『ボーン・スプレマシー』(2004 アメリカ)(ASIN:)

監督:ポール・グリーングラス、出演:マット・デイモンフランカ・ポテンテジョーン・アレンブライアン・コックスジュリア・スタイルズ
前作『ボーン・アイデンティティー』の続編。原作はロバート・ラドラムの『寒い国から帰ってきたスパイ』。この様子だと、もう一回は続編が作られるな。
記憶を失った特殊工作員であるジェイソン・ボーンが、所属していたCIAから抹殺されそうになり、体に染み付いた戦闘技術と偶然知り合ったマリーの助けを借りて組織と対決。前作ではCIAの鼻をへし折って「俺を追ってきたら殺す」と警告。マリーと二人平穏な生活を手に入れるところまでが描かれた。
今回はその続きからで、マリーとの生活は平穏なはずだったが、ボーンは毎晩のように夢にうなされる。それは初めての任務との時の記憶。この記憶は事実なのか?
一方ベルリンではCIAのエージェントが殺されるという事件が起こる。犯行現場に残された指紋は犯人がボーンであることを指し示す。そして同時にボーンの元へ謎の暗殺者が姿を現す。
いやまあ、いまどき珍しい正統なアクション映画なんで特に語ることはない。自分を取り戻すために戦った男が、手に入れたはずの平穏を打ち砕かれ、復讐と自分の記憶を取り戻すために再度立ち上がる。ストーリーは単純にこれだけで、あとはアクション。
前作同様カーチェイスと格闘がメイン。この映画のよさはCGとか使わずに、かといってトニー・ジャーほど無茶なこともせずに、派手ではないが説得力のあるアクションをひたすら見せてくれるところ。今回もそれは十分堪能できた。特にアクションというよりは逃亡シーンはかなり緊迫感あり。
ただし、格闘マニアとしては前作よりも格闘シーンが減っているので残念。カーチェイスは都合三回もあるのに、まともな格闘シーンは今回一度だけ。プロ同士の格闘もいいんだけど、もう少しスカッとするシーンがほしかった。逆にカーチェイスは派手ではあったが少々飽きたかも。もし次作があるなら、アクションシーンに新機軸を入れてくれないと物足りないかな。

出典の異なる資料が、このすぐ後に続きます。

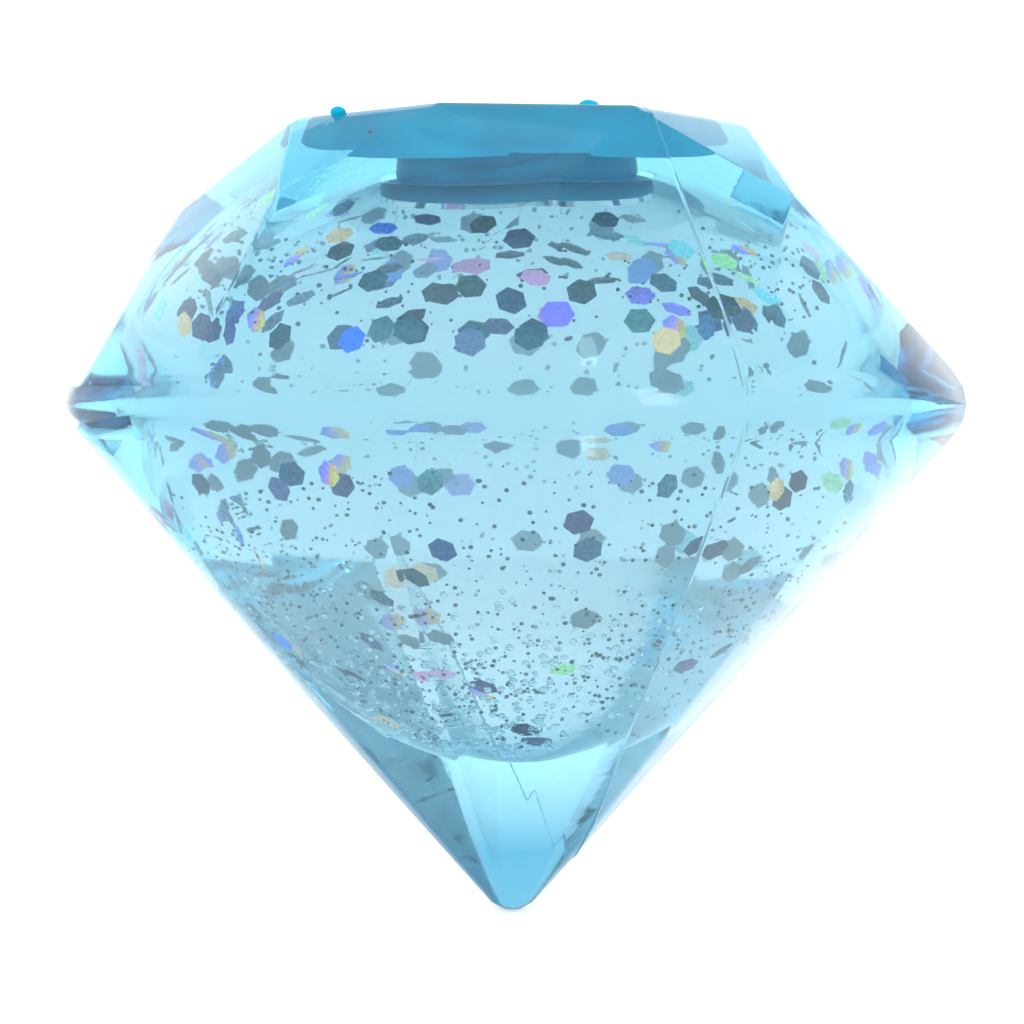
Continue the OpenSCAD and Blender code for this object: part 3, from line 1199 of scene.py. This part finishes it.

ストーリーとしては、今回は完全に単独行動での復讐というか相手を追い詰める話なので、ラブロマンスもないし、ボーンが追われつつも追う側にも回るという駆け引きが楽しめたところ。ラストで、自分の正体に繋がる情報が出てきたので、次はきっとこれがテーマなんだろう。
アクション映画でありながらいまどきの映画としては非常に地味。ただ、派手なCGや爆薬シーンに食傷気味な人には面白いというニッチな作品。個人的にはこういう丁寧なつくりのアクション映画は好きなので多分次作も(あるのなら)見ると思う。DVDでだけど。ショーン・コネリー時代の007のアクションが好きな人なら、少なくとも007よりはアクションの質は高いので楽しめると思います。